Securities Commission, or its predecessor, conducted an investigation, in the course of which Mr Adler

was examined, into one or more of the Qintex companies. Books and records exhibited at the hearing

and a taped copy of the evidence taken in the examination have been made available to the liquidators

by the Commission, but only on conditions limiting publication that might make them difficult to use it

as evidence at the trial of the action. The examination did, it seems, concern itself with the question now

in issue in the action, but, according to evidence of Mr Burns before Fryberg J., it did not do so either

“correctly or fully”. His Honour concluded that the liquidators were “entitled to satisfy themselves on

this question”. The evidence obtained in 1990 is not before us, and without reviewing it ourselves it

would be impossible to form a different view of the matter even if we were entitled and disposed to do

so. The further consideration that it will be inconvenient and expensive for Mr Adler to attend in

Brisbane to be examined again is, for present purposes, sufficiently answered by saying that it appears

to be a consequence of carrying on a business that reaches beyond the place where Mr Adler lives.

The other specific matters relied on by the appellant are subsumed in the more general

complaint that, in examining Mr Adler as proposed, the liquidators will gain an advantage not available

to ordinary litigants. It is of course possible to locate decisions in which weight has been given to such

a consideration as tending against ordering examination. Re Westmix Ltd. (1993) 13 A.C.L.C. 1070,

at 1080-1081, on which reliance was placed, may afford an instance of that kind, although the decision

in that case has now been reversed by the Court of Appeal of New South Wales: Sherlock v.

Permanent Trustee Australia Limited (18 Oct. 1996). However, it does not follow that, because

a procedure for oral examinations or depositions is not generally available to litigants in Australia,

liquidators should be prevented from using it for the purpose of litigation: Re Excel Finance

Corporation Ltd. (1994) 52 F.C.R. 69, at 91. The legislation gives a liquidator rights not possessed

by other litigants: Hamilton v. Oades (1989) 166 C.L.R. 486, at 497. In the nature of things,

liquidators when they are appointed labour under the particular disability of not knowing as much about

the affairs of the company as former directors and others, and that they often cannot obtain reliable

information about suspicious transactions. Generally, the only source available to them is the records

of the company such as books and documents, if still available, and the information they contain is

always vulnerable to contrived explanations and even to distortion by persons not anxious to disclose

what they really know about events that took place when they were in charge of the company’s affairs.

A plaintiff in civil proceedings is bound to prove his case and generally must do so by oral evidence.

Directors and senior officers of the company in liquidation, even if they have not absconded, are often

unwilling and unco-operative witnesses especially in matters in which they are the target of proceedings

brought by the liquidator.

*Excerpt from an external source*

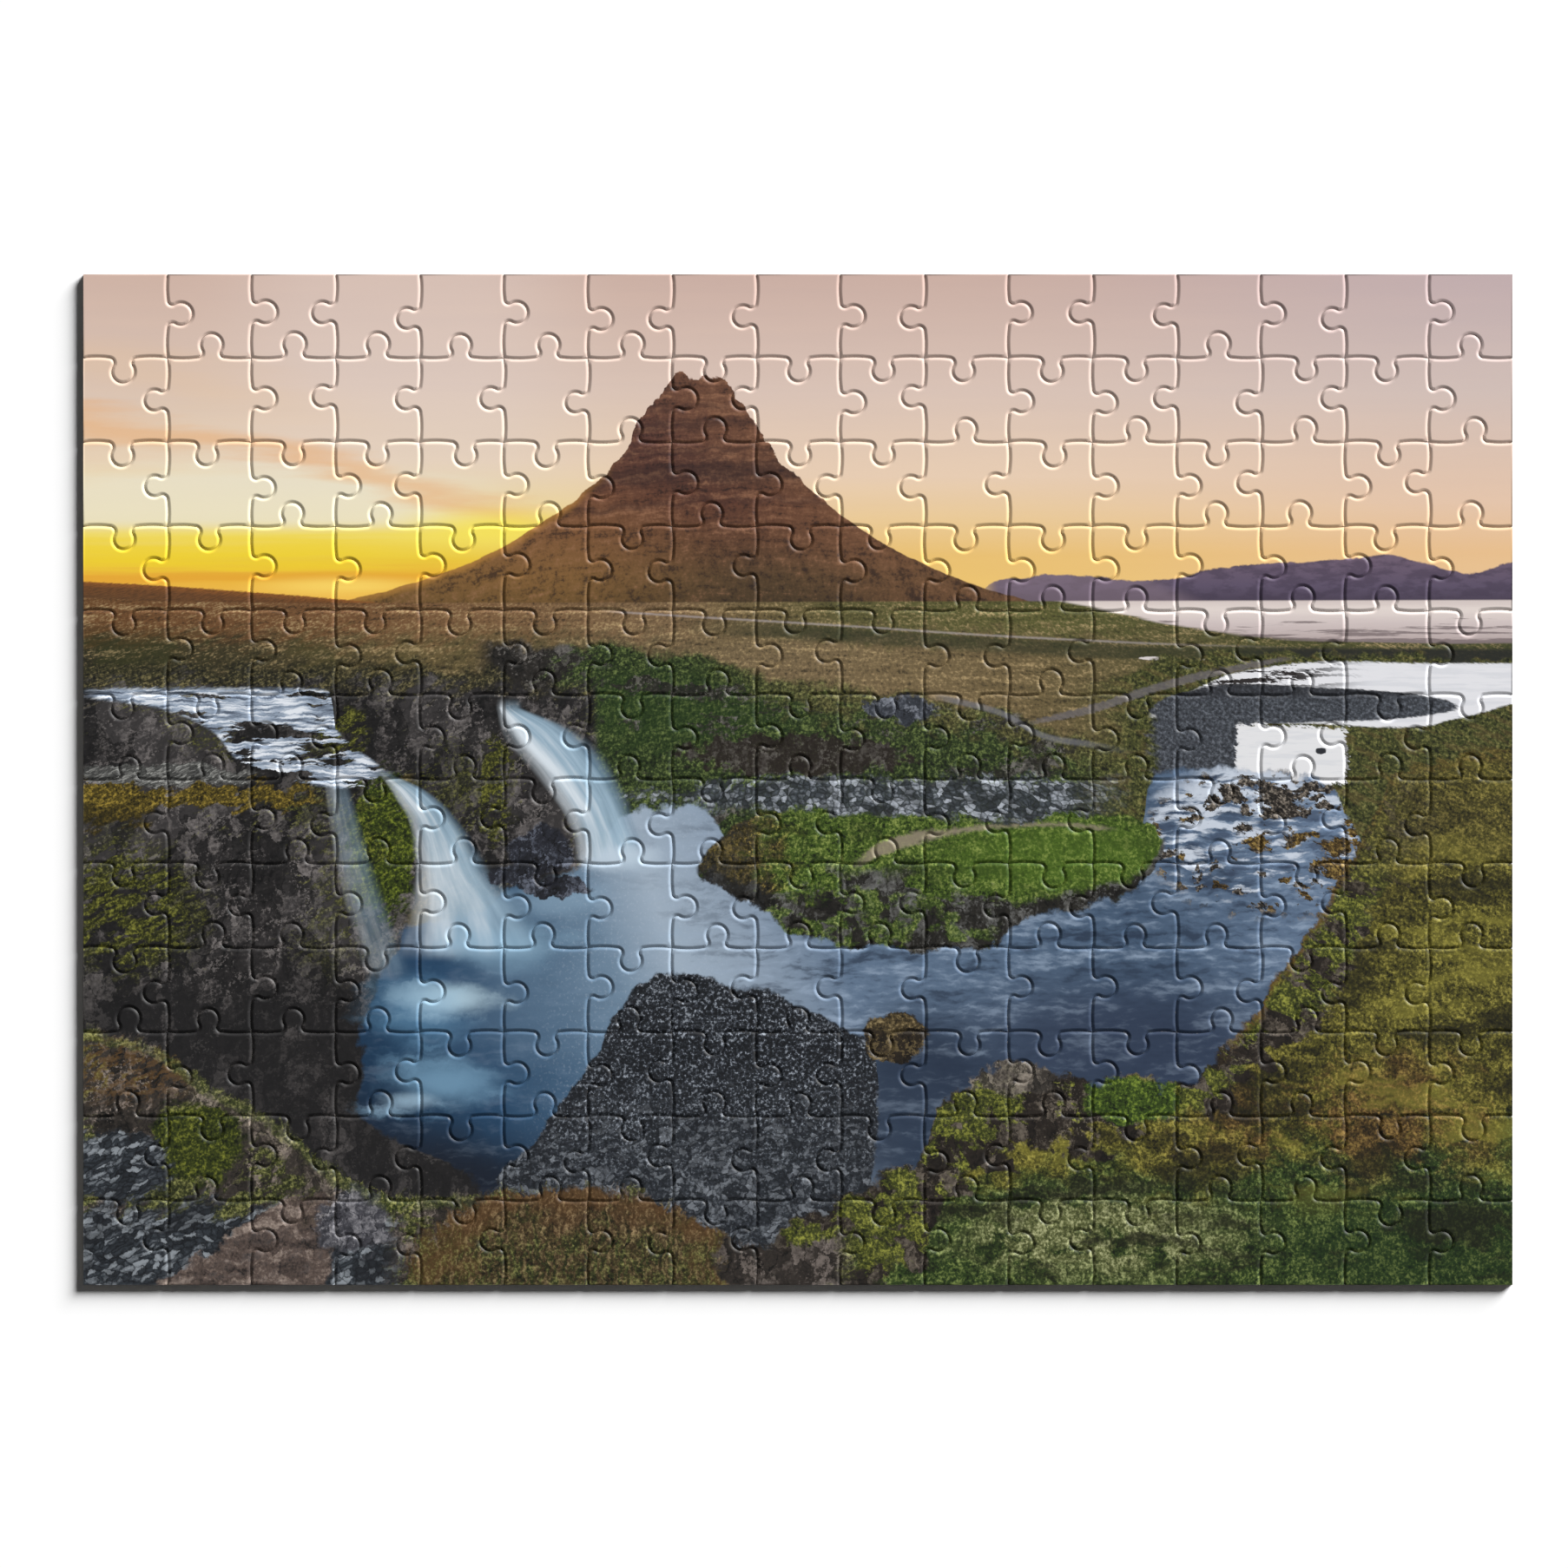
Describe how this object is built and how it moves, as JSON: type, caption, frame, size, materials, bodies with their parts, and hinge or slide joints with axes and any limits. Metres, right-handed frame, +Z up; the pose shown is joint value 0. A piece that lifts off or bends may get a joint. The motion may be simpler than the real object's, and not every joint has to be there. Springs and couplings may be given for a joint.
{
  "type": "jigsaw puzzle",
  "caption": "Picture jigsaw puzzle of 204 interlocking cardboard pieces, lying assembled, with a printed landscape of a peak, a lake plain and waterfalls.",
  "frame": {"origin": "centre of the assembled sheet, on its underside", "axes": "+X along the sheet's long side, +Y towards the top of the picture, +Z up out of the printed face"},
  "size_m": [0.42, 0.297, 0.002],
  "materials": {
    "sky_print": "satin",
    "valley_print": "satin",
    "bank_print": "satin"
  },
  "bodies": {
    "bank_strip_01": {"bank_strip_01": "bank_print"},
    "bank_strip_02": {"bank_strip_02": "bank_print"},
    "bank_strip_03": {"bank_strip_03": "bank_print"},
    "bank_strip_04": {"bank_strip_04": "bank_print"},
    "bank_strip_05": {"bank_strip_05": "bank_print"},
    "bank_strip_06": {"bank_strip_06": "bank_print"},
    "bank_strip_07": {"bank_strip_07": "bank_print"},
    "bank_strip_08": {"bank_strip_08": "bank_print"},
    "bank_strip_09": {"bank_strip_09": "bank_print"},
    "bank_strip_10": {"bank_strip_10": "bank_print"},
    "bank_strip_11": {"bank_strip_11": "bank_print"},
    "bank_strip_12": {"bank_strip_12": "bank_print"},
    "bank_strip_13": {"bank_strip_13": "bank_print"},
    "bank_strip_14": {"bank_strip_14": "bank_print"},
    "bank_strip_15": {"bank_strip_15": "bank_print"},
    "bank_strip_16": {"bank_strip_16": "bank_print"},
    "bank_strip_17": {"bank_strip_17": "bank_print"},
    "corner_bottom_left": {"corner_bottom_left": "bank_print"},
    "corner_bottom_right": {"corner_bottom_right": "bank_print"},
    "corner_top_left": {"corner_top_left": "sky_print"},
    "corner_top_right": {"corner_top_right": "sky_print"},
    "sky_strip_01": {"sky_strip_01": "sky_print"},
    "sky_strip_02": {"sky_strip_02": "sky_print"},
    "sky_strip_03": {"sky_strip_03": "sky_print"},
    "sky_strip_04": {"sky_strip_04": "sky_print"},
    "sky_strip_05": {"sky_strip_05": "sky_print"},
    "sky_strip_06": {"sky_strip_06": "sky_print"},
    "sky_strip_07": {"sky_strip_07": "sky_print"},
    "sky_strip_08": {"sky_strip_08": "sky_print"},
    "sky_strip_09": {"sky_strip_09": "sky_print"},
    "sky_strip_10": {"sky_strip_10": "sky_print"},
    "sky_strip_11": {"sky_strip_11": "sky_print"},
    "sky_strip_12": {"sky_strip_12": "sky_print"},
    "sky_strip_13": {"sky_strip_13": "sky_print"},
    "sky_strip_14": {"sky_strip_14": "sky_print"},
    "sky_strip_15": {"sky_strip_15": "sky_print"},
    "sky_strip_16": {"sky_strip_16": "sky_print"},
    "sky_strip_17": {"sky_strip_17": "sky_print"},
    "valley_strip_01": {"valley_strip_01": "valley_print"},
    "valley_strip_02": {"valley_strip_02": "valley_print"},
    "valley_strip_03": {"valley_strip_03": "valley_print"},
    "valley_strip_04": {"valley_strip_04": "valley_print"},
    "valley_strip_05": {"valley_strip_05": "valley_print"},
    "valley_strip_06": {"valley_strip_06": "valley_print"},
    "valley_strip_07": {"valley_strip_07": "valley_print"},
    "valley_strip_08": {"valley_strip_08": "valley_print"},
    "valley_strip_09": {"valley_strip_09": "valley_print"},
    "valley_strip_10": {"valley_strip_10": "valley_print"},
    "valley_strip_11": {"valley_strip_11": "valley_print"},
    "valley_strip_12": {"valley_strip_12": "valley_print"},
    "valley_strip_13": {"valley_strip_13": "valley_print"},
    "valley_strip_14": {"valley_strip_14": "valley_print"},
    "valley_strip_15": {"valley_strip_15": "valley_print"},
    "valley_strip_16": {"valley_strip_16": "valley_print"},
    "valley_strip_17": {"valley_strip_17": "valley_print"}
  },
  "joints": [
    {"name": "bank_strip_01_lift", "type": "slide", "parent": "valley_strip_09", "child": "bank_strip_01", "axis": [0, 0, 1], "range_m": [0, 0.02]},
    {"name": "bank_strip_02_lift", "type": "slide", "parent": "valley_strip_09", "child": "bank_strip_02", "axis": [0, 0, 1], "range_m": [0, 0.02]},
    {"name": "bank_strip_03_lift", "type": "slide", "parent": "valley_strip_09", "child": "bank_strip_03", "axis": [0, 0, 1], "range_m": [0, 0.02]},
    {"name": "bank_strip_04_lift", "type": "slide", "parent": "valley_strip_09", "child": "bank_strip_04", "axis": [0, 0, 1], "range_m": [0, 0.02]},
    {"name": "bank_strip_05_lift", "type": "slide", "parent": "valley_strip_09", "child": "bank_strip_05", "axis": [0, 0, 1], "range_m": [0, 0.02]},
    {"name": "bank_strip_06_lift", "type": "slide", "parent": "valley_strip_09", "child": "bank_strip_06", "axis": [0, 0, 1], "range_m": [0, 0.02]},
    {"name": "bank_strip_07_lift", "type": "slide", "parent": "valley_strip_09", "child": "bank_strip_07", "axis": [0, 0, 1], "range_m": [0, 0.02]},
    {"name": "bank_strip_08_lift", "type": "slide", "parent": "valley_strip_09", "child": "bank_strip_08", "axis": [0, 0, 1], "range_m": [0, 0.02]},
    {"name": "bank_strip_09_lift", "type": "slide", "parent": "valley_strip_09", "child": "bank_strip_09", "axis": [0, 0, 1], "range_m": [0, 0.02]},
    {"name": "bank_strip_10_lift", "type": "slide", "parent": "valley_strip_09", "child": "bank_strip_10", "axis": [0, 0, 1], "range_m": [0, 0.02]},
    {"name": "bank_strip_11_lift", "type": "slide", "parent": "valley_strip_09", "child": "bank_strip_11", "axis": [0, 0, 1], "range_m": [0, 0.02]},
    {"name": "bank_strip_12_lift", "type": "slide", "parent": "valley_strip_09", "child": "bank_strip_12", "axis": [0, 0, 1], "range_m": [0, 0.02]},
    {"name": "bank_strip_13_lift", "type": "slide", "parent": "valley_strip_09", "child": "bank_strip_13", "axis": [0, 0, 1], "range_m": [0, 0.02]},
    {"name": "bank_strip_14_lift", "type": "slide", "parent": "valley_strip_09", "child": "bank_strip_14", "axis": [0, 0, 1], "range_m": [0, 0.02]},
    {"name": "bank_strip_15_lift", "type": "slide", "parent": "valley_strip_09", "child": "bank_strip_15", "axis": [0, 0, 1], "range_m": [0, 0.02]},
    {"name": "bank_strip_16_lift", "type": "slide", "parent": "valley_strip_09", "child": "bank_strip_16", "axis": [0, 0, 1], "range_m": [0, 0.02]},
    {"name": "bank_strip_17_lift", "type": "slide", "parent": "valley_strip_09", "child": "bank_strip_17", "axis": [0, 0, 1], "range_m": [0, 0.02]},
    {"name": "corner_bottom_left_lift", "type": "slide", "parent": "valley_strip_09", "child": "corner_bottom_left", "axis": [0, 0, 1], "range_m": [0, 0.02]},
    {"name": "corner_bottom_right_lift", "type": "slide", "parent": "valley_strip_09", "child": "corner_bottom_right", "axis": [0, 0, 1], "range_m": [0, 0.02]},
    {"name": "corner_top_left_lift", "type": "slide", "parent": "valley_strip_09", "child": "corner_top_left", "axis": [0, 0, 1], "range_m": [0, 0.02]},
    {"name": "corner_top_right_lift", "type": "slide", "parent": "valley_strip_09", "child": "corner_top_right", "axis": [0, 0, 1], "range_m": [0, 0.02]},
    {"name": "sky_strip_01_lift", "type": "slide", "parent": "valley_strip_09", "child": "sky_strip_01", "axis": [0, 0, 1], "range_m": [0, 0.02]},
    {"name": "sky_strip_02_lift", "type": "slide", "parent": "valley_strip_09", "child": "sky_strip_02", "axis": [0, 0, 1], "range_m": [0, 0.02]},
    {"name": "sky_strip_03_lift", "type": "slide", "parent": "valley_strip_09", "child": "sky_strip_03", "axis": [0, 0, 1], "range_m": [0, 0.02]},
    {"name": "sky_strip_04_lift", "type": "slide", "parent": "valley_strip_09", "child": "sky_strip_04", "axis": [0, 0, 1], "range_m": [0, 0.02]},
    {"name": "sky_strip_05_lift", "type": "slide", "parent": "valley_strip_09", "child": "sky_strip_05", "axis": [0, 0, 1], "range_m": [0, 0.02]},
    {"name": "sky_strip_06_lift", "type": "slide", "parent": "valley_strip_09", "child": "sky_strip_06", "axis": [0, 0, 1], "range_m": [0, 0.02]},
    {"name": "sky_strip_07_lift", "type": "slide", "parent": "valley_strip_09", "child": "sky_strip_07", "axis": [0, 0, 1], "range_m": [0, 0.02]},
    {"name": "sky_strip_08_lift", "type": "slide", "parent": "valley_strip_09", "child": "sky_strip_08", "axis": [0, 0, 1], "range_m": [0, 0.02]},
    {"name": "sky_strip_09_lift", "type": "slide", "parent": "valley_strip_09", "child": "sky_strip_09", "axis": [0, 0, 1], "range_m": [0, 0.02]},
    {"name": "sky_strip_10_lift", "type": "slide", "parent": "valley_strip_09", "child": "sky_strip_10", "axis": [0, 0, 1], "range_m": [0, 0.02]},
    {"name": "sky_strip_11_lift", "type": "slide", "parent": "valley_strip_09", "child": "sky_strip_11", "axis": [0, 0, 1], "range_m": [0, 0.02]},
    {"name": "sky_strip_12_lift", "type": "slide", "parent": "valley_strip_09", "child": "sky_strip_12", "axis": [0, 0, 1], "range_m": [0, 0.02]},
    {"name": "sky_strip_13_lift", "type": "slide", "parent": "valley_strip_09", "child": "sky_strip_13", "axis": [0, 0, 1], "range_m": [0, 0.02]},
    {"name": "sky_strip_14_lift", "type": "slide", "parent": "valley_strip_09", "child": "sky_strip_14", "axis": [0, 0, 1], "range_m": [0, 0.02]},
    {"name": "sky_strip_15_lift", "type": "slide", "parent": "valley_strip_09", "child": "sky_strip_15", "axis": [0, 0, 1], "range_m": [0, 0.02]},
    {"name": "sky_strip_16_lift", "type": "slide", "parent": "valley_strip_09", "child": "sky_strip_16", "axis": [0, 0, 1], "range_m": [0, 0.02]},
    {"name": "sky_strip_17_lift", "type": "slide", "parent": "valley_strip_09", "child": "sky_strip_17", "axis": [0, 0, 1], "range_m": [0, 0.02]},
    {"name": "valley_strip_01_lift", "type": "slide", "parent": "valley_strip_09", "child": "valley_strip_01", "axis": [0, 0, 1], "range_m": [0, 0.02]},
    {"name": "valley_strip_02_lift", "type": "slide", "parent": "valley_strip_09", "child": "valley_strip_02", "axis": [0, 0, 1], "range_m": [0, 0.02]},
    {"name": "valley_strip_03_lift", "type": "slide", "parent": "valley_strip_09", "child": "valley_strip_03", "axis": [0, 0, 1], "range_m": [0, 0.02]},
    {"name": "valley_strip_04_lift", "type": "slide", "parent": "valley_strip_09", "child": "valley_strip_04", "axis": [0, 0, 1], "range_m": [0, 0.02]},
    {"name": "valley_strip_05_lift", "type": "slide", "parent": "valley_strip_09", "child": "valley_strip_05", "axis": [0, 0, 1], "range_m": [0, 0.02]},
    {"name": "valley_strip_06_lift", "type": "slide", "parent": "valley_strip_09", "child": "valley_strip_06", "axis": [0, 0, 1], "range_m": [0, 0.02]},
    {"name": "valley_strip_07_lift", "type": "slide", "parent": "valley_strip_09", "child": "valley_strip_07", "axis": [0, 0, 1], "range_m": [0, 0.02]},
    {"name": "valley_strip_08_lift", "type": "slide", "parent": "valley_strip_09", "child": "valley_strip_08", "axis": [0, 0, 1], "range_m": [0, 0.02]},
    {"name": "valley_strip_10_lift", "type": "slide", "parent": "valley_strip_09", "child": "valley_strip_10", "axis": [0, 0, 1], "range_m": [0, 0.02]},
    {"name": "valley_strip_11_lift", "type": "slide", "parent": "valley_strip_09", "child": "valley_strip_11", "axis": [0, 0, 1], "range_m": [0, 0.02]},
    {"name": "valley_strip_12_lift", "type": "slide", "parent": "valley_strip_09", "child": "valley_strip_12", "axis": [0, 0, 1], "range_m": [0, 0.02]},
    {"name": "valley_strip_13_lift", "type": "slide", "parent": "valley_strip_09", "child": "valley_strip_13", "axis": [0, 0, 1], "range_m": [0, 0.02]},
    {"name": "valley_strip_14_lift", "type": "slide", "parent": "valley_strip_09", "child": "valley_strip_14", "axis": [0, 0, 1], "range_m": [0, 0.02]},
    {"name": "valley_strip_15_lift", "type": "slide", "parent": "valley_strip_09", "child": "valley_strip_15", "axis": [0, 0, 1], "range_m": [0, 0.02]},
    {"name": "valley_strip_16_lift", "type": "slide", "parent": "valley_strip_09", "child": "valley_strip_16", "axis": [0, 0, 1], "range_m": [0, 0.02]},
    {"name": "valley_strip_17_lift", "type": "slide", "parent": "valley_strip_09", "child": "valley_strip_17", "axis": [0, 0, 1], "range_m": [0, 0.02]}
  ]
}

Few other litigants suffer to that disadvantage, or to the same extent, as

liquidators.

Compulsory examination is capable of providing evidence in the form of admissions (Douglas-

Brown v. Furzer (1994) 11 W.A.R. 400, at 408), which may succeed in establishing a case at trial

calling for an answer from the defendant. It was precisely because of the notorious defects of the old

Chancery bill (of which interrogatories at one time formed a part) that early companies legislation

provided the summary and simpler alternative procedure by misfeasance summons in the liquidation

(Cavendish Bentinck v. Fenn (1887) 12 App.CA. 652, at 660) coupled with a power to conduct an

oral examination on oath instead of administering interrogatories. To deny to liquidators the use of the

procedure for examination in litigation would deprive it of most of its practical utility. Interrogatories are

rarely as effective. In Queensland, under O.35, they may now be delivered only by leave of the court,

and ordinarily must not exceed 30 in number. Fryberg J. was certainly correct in saying that

interrogatories are a clumsy way of ascertaining information of the kind that is sought here.

For all that, there may be some cases in which it can be seen that liquidators are acting

improperly in seeking to examine someone under the provisions of the Corporations Law. Examinations

under the statute are capable of being or becoming oppressive if their real purpose is simply to exert

pressure by inflicting costs, or causing undue inconvenience or embarrassment to the defendant. There

may also be other ways in which they can operate harshly. Conducting a dress-rehearsal of cross-

examination may conceivably be another instance, although in practice it probably serves mainly to alert

a witness to the questions he may expect to be asked at trial and so enable him to anticipate them.

Interrogatories tend to have that effect, which is one reason why they seldom achieve their object. The

fact that an application to examine is made long after the relevant events took place may be a matter for

consideration; but it is a regrettable feature of many windings up that, like litigation, they often take an

inordinately long time to complete. There is nothing to suggest that the liquidators here deliberately deferred the application to examine the appellants in order to catch them off their guard. Mr Adler has

not sworn to any prejudice by reason of delay, and the bare fact that time has passed is not enough to

supply that omission.

On behalf of Mr Putland, Mr Dutney Q.C. relied on the submissions advanced on behalf of Mr

Adler in his appeal. The only other matter specifically mentioned was that the liquidators had not shown

that Mr Putland knows anything about the critical conversations between Mr Skase and Mr Adler. It

appears, however, that it was he who exercised responsibility for the insurance requirements of QGMS;

and it may possibly be useful to the liquidators to have evidence in the action showing that at the time

in question Mr Putland knew nothing at all about matters which, on the face of it, appear to involve

insurance transactions of some magnitude.

The primary judge is not shown to have been wrong in making the orders appealed against.

In each matter the appeal should be dismissed with costs.